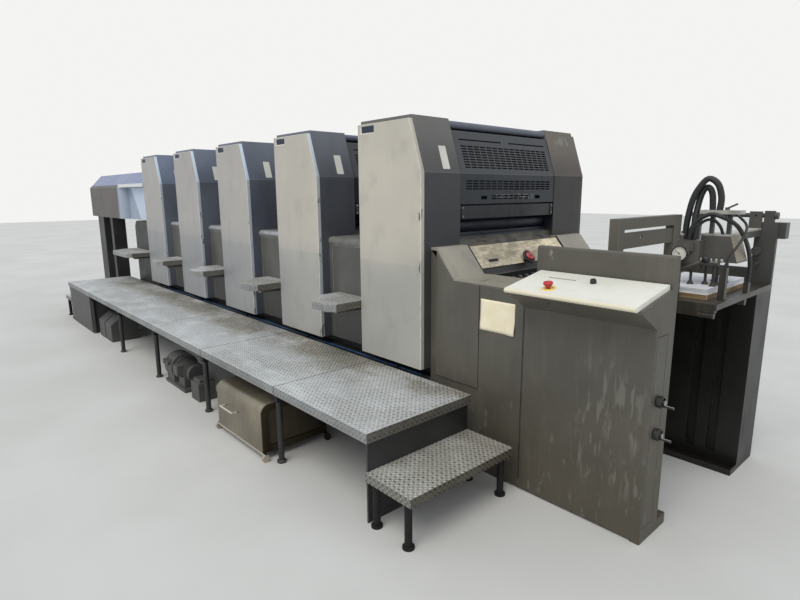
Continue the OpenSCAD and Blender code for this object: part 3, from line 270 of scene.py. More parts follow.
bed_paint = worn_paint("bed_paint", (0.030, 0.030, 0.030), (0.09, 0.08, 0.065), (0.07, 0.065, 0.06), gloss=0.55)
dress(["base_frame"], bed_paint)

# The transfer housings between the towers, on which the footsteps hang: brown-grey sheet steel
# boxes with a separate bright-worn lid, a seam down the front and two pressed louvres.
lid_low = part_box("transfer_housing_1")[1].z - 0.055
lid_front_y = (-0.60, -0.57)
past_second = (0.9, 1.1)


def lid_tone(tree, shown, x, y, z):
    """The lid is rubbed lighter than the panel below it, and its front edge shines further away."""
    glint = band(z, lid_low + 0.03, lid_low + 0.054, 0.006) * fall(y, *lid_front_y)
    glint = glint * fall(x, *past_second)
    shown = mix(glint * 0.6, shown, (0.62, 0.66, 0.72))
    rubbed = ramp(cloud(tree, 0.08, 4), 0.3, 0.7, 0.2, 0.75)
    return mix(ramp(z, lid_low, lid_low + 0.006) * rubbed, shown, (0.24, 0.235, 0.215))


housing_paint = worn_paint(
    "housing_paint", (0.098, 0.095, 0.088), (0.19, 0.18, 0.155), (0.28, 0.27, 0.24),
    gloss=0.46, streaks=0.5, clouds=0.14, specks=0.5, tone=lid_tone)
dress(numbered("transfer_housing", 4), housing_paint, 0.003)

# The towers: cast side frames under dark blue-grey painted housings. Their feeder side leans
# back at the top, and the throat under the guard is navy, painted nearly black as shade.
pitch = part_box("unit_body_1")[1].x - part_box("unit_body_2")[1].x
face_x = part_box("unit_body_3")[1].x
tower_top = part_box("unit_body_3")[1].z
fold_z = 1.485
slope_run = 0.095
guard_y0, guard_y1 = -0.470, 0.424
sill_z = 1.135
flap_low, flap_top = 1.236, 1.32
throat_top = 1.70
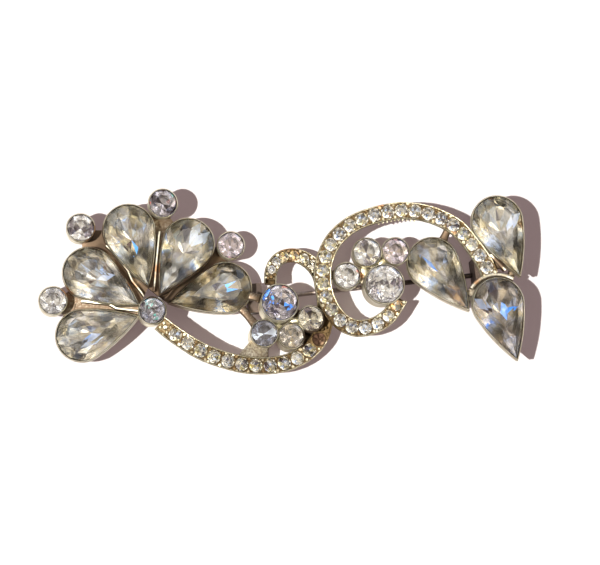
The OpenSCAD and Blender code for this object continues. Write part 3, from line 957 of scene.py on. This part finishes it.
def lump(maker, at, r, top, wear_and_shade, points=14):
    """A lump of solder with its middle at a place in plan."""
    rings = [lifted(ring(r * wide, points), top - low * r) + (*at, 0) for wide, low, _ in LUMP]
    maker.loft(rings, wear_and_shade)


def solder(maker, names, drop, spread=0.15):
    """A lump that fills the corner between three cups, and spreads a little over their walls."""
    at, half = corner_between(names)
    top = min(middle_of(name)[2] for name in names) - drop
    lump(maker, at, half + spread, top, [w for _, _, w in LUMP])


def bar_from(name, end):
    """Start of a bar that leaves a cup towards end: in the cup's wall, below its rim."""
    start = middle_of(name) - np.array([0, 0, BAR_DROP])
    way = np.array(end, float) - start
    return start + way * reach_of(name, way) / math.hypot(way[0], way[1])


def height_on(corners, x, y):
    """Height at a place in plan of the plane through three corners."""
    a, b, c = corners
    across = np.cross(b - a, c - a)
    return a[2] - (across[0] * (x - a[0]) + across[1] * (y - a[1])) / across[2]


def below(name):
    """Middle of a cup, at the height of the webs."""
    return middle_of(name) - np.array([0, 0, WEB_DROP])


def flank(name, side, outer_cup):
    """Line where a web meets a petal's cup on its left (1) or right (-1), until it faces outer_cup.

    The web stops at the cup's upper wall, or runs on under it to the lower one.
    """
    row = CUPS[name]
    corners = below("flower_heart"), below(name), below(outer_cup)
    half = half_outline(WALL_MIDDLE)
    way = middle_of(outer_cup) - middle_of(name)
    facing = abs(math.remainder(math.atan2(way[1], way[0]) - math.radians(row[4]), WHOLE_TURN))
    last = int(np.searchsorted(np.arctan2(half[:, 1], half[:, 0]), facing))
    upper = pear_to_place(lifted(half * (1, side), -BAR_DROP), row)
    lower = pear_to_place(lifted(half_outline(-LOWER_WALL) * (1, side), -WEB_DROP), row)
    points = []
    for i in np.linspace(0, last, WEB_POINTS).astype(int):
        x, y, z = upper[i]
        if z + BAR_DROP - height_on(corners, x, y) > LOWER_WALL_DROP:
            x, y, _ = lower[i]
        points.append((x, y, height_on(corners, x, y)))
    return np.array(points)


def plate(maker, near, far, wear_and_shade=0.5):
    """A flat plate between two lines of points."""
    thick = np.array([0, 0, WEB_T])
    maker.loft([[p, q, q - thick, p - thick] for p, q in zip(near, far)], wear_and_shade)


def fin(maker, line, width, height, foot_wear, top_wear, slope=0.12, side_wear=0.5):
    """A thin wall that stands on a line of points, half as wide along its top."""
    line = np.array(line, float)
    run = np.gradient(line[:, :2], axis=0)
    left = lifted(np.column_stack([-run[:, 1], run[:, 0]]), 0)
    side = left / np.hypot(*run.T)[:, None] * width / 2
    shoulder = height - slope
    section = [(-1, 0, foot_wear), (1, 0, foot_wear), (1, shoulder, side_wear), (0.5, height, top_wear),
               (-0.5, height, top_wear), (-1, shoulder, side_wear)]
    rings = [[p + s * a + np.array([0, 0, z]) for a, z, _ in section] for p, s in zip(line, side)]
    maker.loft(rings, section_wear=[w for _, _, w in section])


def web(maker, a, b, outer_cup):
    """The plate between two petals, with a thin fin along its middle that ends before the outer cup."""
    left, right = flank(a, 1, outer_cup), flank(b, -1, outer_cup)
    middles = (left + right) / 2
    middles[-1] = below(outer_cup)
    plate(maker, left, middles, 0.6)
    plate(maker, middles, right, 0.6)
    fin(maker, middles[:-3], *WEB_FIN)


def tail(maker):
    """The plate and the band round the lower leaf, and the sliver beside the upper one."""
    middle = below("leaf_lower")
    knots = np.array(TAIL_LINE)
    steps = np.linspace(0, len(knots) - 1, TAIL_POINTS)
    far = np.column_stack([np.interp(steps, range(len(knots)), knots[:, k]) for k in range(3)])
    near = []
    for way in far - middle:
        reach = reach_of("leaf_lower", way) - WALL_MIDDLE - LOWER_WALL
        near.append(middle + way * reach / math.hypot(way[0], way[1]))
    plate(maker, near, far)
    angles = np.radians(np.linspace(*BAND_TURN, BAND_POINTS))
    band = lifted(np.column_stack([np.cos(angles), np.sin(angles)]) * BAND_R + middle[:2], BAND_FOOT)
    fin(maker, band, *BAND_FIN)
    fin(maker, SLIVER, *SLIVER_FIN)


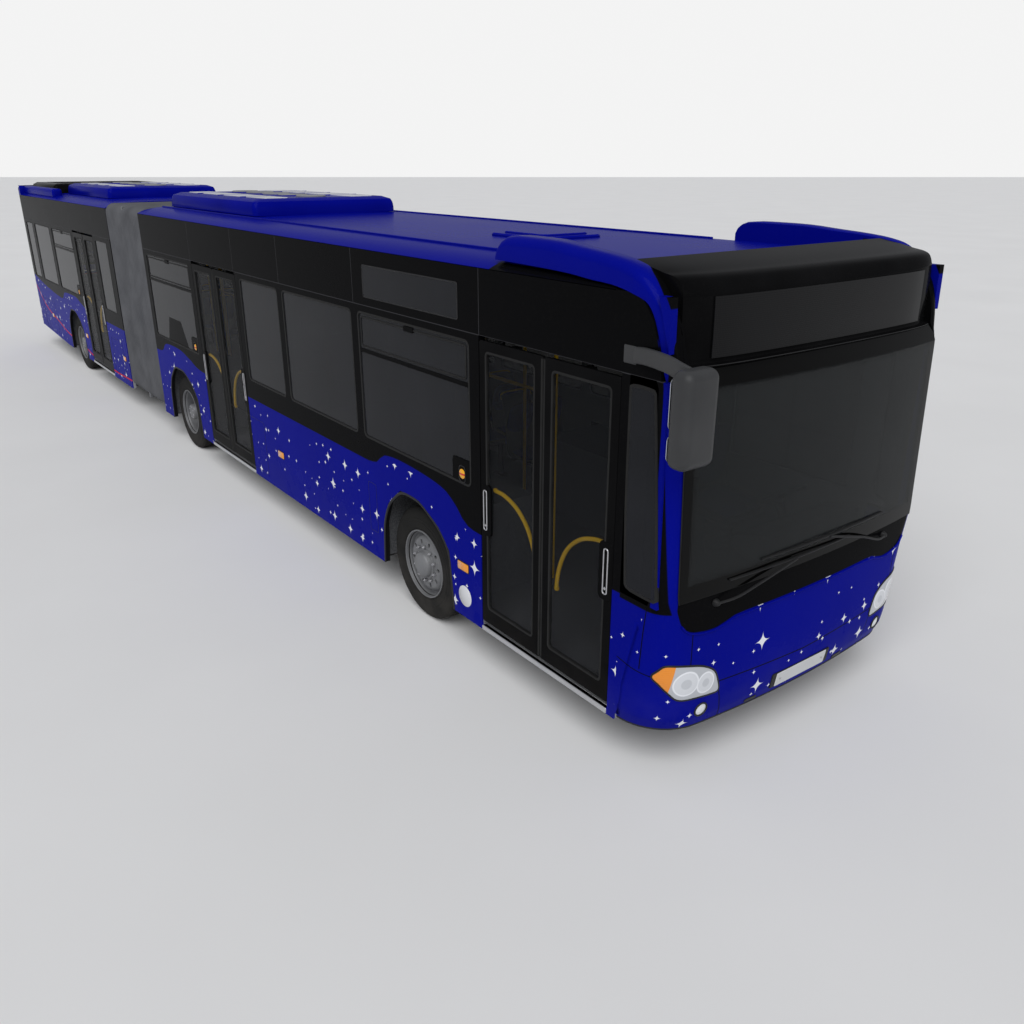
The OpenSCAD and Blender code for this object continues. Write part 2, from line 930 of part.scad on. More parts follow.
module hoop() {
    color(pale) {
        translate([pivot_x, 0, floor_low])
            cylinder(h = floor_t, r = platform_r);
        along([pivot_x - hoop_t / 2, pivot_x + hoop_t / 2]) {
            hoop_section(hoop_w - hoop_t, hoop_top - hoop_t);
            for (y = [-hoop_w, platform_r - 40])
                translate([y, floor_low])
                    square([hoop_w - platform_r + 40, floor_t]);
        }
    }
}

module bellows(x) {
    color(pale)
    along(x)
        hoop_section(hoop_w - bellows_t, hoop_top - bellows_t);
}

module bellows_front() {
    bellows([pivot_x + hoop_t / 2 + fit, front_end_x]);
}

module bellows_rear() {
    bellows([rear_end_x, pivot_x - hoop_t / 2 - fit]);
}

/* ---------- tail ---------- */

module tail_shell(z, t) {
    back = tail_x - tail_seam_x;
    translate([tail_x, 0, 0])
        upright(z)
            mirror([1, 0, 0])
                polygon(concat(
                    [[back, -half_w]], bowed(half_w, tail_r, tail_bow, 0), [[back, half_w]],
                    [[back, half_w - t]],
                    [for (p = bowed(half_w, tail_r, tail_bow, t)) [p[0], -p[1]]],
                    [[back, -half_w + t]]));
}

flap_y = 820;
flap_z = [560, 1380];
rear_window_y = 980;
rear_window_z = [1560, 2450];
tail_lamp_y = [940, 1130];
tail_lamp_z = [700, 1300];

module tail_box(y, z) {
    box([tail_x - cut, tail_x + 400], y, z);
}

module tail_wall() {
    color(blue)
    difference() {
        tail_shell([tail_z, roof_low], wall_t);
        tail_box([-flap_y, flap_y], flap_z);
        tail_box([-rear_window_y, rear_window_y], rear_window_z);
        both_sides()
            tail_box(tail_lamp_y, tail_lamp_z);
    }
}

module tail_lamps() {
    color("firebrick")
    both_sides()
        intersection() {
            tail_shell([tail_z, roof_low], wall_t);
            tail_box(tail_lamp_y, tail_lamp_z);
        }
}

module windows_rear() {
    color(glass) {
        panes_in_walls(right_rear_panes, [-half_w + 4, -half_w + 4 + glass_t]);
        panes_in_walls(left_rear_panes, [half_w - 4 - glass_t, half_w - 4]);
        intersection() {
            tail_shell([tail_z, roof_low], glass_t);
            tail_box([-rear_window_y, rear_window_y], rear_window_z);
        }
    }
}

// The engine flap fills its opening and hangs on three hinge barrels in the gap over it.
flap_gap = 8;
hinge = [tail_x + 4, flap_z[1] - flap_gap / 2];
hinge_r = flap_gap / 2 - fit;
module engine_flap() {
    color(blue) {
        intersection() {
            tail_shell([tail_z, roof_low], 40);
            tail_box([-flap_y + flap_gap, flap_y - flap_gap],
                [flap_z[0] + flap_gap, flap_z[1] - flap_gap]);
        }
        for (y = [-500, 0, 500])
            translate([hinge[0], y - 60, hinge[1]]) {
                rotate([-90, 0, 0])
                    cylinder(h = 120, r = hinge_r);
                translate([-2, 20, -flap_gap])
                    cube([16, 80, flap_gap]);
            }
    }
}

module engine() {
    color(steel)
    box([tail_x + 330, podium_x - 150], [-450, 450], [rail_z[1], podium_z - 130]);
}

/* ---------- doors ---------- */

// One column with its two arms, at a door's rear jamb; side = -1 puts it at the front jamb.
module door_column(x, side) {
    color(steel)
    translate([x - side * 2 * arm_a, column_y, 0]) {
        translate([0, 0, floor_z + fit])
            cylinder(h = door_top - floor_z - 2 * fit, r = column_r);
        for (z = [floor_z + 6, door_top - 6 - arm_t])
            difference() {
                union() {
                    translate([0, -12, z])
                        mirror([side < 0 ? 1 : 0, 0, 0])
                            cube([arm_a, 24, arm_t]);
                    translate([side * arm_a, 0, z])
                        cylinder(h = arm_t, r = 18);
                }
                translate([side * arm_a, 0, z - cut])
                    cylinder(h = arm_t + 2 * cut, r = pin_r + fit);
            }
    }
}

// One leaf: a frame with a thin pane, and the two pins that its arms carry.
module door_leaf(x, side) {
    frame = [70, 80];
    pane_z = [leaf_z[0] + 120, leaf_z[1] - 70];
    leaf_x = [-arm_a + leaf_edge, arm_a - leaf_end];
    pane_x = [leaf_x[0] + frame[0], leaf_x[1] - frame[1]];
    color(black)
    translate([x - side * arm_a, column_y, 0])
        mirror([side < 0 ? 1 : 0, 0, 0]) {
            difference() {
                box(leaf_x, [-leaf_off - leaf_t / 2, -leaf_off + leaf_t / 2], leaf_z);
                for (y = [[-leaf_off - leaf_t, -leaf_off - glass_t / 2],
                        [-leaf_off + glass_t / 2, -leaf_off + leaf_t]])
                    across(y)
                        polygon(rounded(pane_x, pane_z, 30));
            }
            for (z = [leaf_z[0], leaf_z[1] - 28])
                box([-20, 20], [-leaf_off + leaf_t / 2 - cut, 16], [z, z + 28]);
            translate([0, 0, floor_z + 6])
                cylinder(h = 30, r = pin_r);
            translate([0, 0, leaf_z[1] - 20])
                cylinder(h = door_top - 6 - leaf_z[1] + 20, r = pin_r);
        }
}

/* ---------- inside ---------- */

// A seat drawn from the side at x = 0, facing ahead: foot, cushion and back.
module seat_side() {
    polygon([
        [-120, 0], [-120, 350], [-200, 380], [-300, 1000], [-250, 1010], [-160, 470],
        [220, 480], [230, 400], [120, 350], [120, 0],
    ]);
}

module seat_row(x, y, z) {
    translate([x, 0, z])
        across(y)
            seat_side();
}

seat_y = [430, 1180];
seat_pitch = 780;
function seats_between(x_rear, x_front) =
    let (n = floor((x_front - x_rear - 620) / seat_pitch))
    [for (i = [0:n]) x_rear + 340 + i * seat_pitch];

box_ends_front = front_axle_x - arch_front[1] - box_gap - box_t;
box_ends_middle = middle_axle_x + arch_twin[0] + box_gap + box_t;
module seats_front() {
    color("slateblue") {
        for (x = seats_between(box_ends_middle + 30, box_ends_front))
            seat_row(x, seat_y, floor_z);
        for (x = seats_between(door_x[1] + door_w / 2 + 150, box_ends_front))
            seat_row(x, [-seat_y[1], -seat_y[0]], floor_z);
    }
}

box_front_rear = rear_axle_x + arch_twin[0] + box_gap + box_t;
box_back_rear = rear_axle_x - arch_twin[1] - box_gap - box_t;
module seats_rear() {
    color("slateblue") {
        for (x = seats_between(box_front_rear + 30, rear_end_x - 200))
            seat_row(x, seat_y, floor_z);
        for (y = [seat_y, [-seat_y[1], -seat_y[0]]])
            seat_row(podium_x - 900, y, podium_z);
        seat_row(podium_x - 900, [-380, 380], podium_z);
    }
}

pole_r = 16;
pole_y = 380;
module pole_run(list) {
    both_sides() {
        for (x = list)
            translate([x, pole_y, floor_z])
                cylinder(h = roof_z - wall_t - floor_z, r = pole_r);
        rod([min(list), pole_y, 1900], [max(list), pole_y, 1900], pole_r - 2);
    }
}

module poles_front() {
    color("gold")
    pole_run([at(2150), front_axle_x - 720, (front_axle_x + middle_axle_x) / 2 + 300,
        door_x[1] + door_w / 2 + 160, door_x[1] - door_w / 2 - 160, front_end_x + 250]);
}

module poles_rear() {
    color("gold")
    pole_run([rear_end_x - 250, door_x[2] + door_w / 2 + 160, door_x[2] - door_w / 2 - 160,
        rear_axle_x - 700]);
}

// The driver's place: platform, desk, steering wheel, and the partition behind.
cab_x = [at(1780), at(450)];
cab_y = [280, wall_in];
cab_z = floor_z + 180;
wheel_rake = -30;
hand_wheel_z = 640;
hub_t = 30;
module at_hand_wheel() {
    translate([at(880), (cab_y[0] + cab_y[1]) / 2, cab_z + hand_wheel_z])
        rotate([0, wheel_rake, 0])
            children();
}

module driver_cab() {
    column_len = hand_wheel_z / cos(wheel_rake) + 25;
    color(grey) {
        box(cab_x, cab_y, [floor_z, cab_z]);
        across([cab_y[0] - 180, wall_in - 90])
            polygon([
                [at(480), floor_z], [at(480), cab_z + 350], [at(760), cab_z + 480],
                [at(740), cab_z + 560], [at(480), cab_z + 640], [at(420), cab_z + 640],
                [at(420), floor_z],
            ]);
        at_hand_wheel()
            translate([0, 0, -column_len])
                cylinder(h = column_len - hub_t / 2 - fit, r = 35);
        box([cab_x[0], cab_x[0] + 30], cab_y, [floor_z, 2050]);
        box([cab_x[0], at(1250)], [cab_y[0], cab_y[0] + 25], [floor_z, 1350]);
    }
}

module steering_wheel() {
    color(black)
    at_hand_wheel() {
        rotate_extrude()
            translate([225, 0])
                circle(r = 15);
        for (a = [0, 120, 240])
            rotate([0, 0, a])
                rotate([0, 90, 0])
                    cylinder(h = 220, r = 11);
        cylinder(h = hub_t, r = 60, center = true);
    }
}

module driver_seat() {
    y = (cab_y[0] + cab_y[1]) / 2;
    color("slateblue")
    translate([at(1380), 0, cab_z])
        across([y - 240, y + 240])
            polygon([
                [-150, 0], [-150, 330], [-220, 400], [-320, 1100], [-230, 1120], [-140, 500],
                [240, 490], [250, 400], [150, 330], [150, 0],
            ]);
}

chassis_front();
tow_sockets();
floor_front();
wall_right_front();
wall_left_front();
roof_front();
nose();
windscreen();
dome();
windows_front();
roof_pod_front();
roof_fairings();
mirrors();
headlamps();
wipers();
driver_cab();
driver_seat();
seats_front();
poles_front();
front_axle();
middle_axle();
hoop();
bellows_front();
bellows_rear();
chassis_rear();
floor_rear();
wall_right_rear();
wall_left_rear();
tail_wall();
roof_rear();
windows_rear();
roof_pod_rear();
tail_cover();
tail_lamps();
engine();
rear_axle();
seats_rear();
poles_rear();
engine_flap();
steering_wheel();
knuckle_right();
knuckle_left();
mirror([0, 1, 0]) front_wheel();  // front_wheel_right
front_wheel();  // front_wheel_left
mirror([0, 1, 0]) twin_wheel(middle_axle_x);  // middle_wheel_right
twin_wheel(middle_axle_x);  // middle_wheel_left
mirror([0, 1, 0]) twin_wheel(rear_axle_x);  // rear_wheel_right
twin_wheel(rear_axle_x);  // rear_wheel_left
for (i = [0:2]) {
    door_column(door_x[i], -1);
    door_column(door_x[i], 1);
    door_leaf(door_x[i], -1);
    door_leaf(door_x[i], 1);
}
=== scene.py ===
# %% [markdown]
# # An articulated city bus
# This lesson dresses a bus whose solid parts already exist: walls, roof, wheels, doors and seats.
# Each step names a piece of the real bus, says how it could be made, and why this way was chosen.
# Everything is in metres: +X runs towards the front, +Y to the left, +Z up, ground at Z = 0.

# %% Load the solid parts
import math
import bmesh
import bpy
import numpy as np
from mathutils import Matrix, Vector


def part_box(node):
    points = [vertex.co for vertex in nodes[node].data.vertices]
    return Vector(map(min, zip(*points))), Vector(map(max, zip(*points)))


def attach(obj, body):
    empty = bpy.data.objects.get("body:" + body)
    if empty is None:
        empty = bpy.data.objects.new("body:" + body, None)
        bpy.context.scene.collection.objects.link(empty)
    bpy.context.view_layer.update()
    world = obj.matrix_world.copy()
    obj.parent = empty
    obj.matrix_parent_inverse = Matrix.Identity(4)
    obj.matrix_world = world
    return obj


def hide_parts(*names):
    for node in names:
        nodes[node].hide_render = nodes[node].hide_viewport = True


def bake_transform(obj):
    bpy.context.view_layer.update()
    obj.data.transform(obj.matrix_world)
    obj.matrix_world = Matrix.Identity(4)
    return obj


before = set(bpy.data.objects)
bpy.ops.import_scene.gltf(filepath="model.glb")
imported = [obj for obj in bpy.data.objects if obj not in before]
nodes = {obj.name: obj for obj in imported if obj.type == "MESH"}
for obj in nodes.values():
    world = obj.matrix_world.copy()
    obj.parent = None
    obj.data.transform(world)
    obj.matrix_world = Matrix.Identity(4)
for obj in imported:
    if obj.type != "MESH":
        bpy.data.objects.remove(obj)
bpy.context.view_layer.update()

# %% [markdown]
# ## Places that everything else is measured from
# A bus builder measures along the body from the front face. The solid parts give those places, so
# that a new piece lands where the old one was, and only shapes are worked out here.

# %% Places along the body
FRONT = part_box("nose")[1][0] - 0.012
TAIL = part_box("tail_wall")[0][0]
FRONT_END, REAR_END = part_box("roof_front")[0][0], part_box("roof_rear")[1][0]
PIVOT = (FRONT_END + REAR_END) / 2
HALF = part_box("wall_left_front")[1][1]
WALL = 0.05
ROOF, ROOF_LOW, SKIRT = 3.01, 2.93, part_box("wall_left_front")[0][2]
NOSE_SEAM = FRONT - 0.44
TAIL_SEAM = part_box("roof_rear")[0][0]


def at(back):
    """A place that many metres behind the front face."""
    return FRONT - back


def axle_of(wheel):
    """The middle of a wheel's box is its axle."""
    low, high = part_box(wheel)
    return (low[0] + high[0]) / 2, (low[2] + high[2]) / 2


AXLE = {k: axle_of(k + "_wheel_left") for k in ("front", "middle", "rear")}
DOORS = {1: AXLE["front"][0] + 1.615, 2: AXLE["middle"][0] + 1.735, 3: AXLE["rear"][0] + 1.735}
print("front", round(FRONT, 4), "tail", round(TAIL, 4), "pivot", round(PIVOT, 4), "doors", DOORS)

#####

Only the lines from the one with "knuckle_right();" to the one with "from mathutils import Matrix, Vector" are wanted; extract them exactly, both ends included.

knuckle_right();
knuckle_left();
mirror([0, 1, 0]) front_wheel();  // front_wheel_right
front_wheel();  // front_wheel_left
mirror([0, 1, 0]) twin_wheel(middle_axle_x);  // middle_wheel_right
twin_wheel(middle_axle_x);  // middle_wheel_left
mirror([0, 1, 0]) twin_wheel(rear_axle_x);  // rear_wheel_right
twin_wheel(rear_axle_x);  // rear_wheel_left
for (i = [0:2]) {
    door_column(door_x[i], -1);
    door_column(door_x[i], 1);
    door_leaf(door_x[i], -1);
    door_leaf(door_x[i], 1);
}
=== scene.py ===
# %% [markdown]
# # An articulated city bus
# This lesson dresses a bus whose solid parts already exist: walls, roof, wheels, doors and seats.
# Each step names a piece of the real bus, says how it could be made, and why this way was chosen.
# Everything is in metres: +X runs towards the front, +Y to the left, +Z up, ground at Z = 0.

# %% Load the solid parts
import math
import bmesh
import bpy
import numpy as np
from mathutils import Matrix, Vector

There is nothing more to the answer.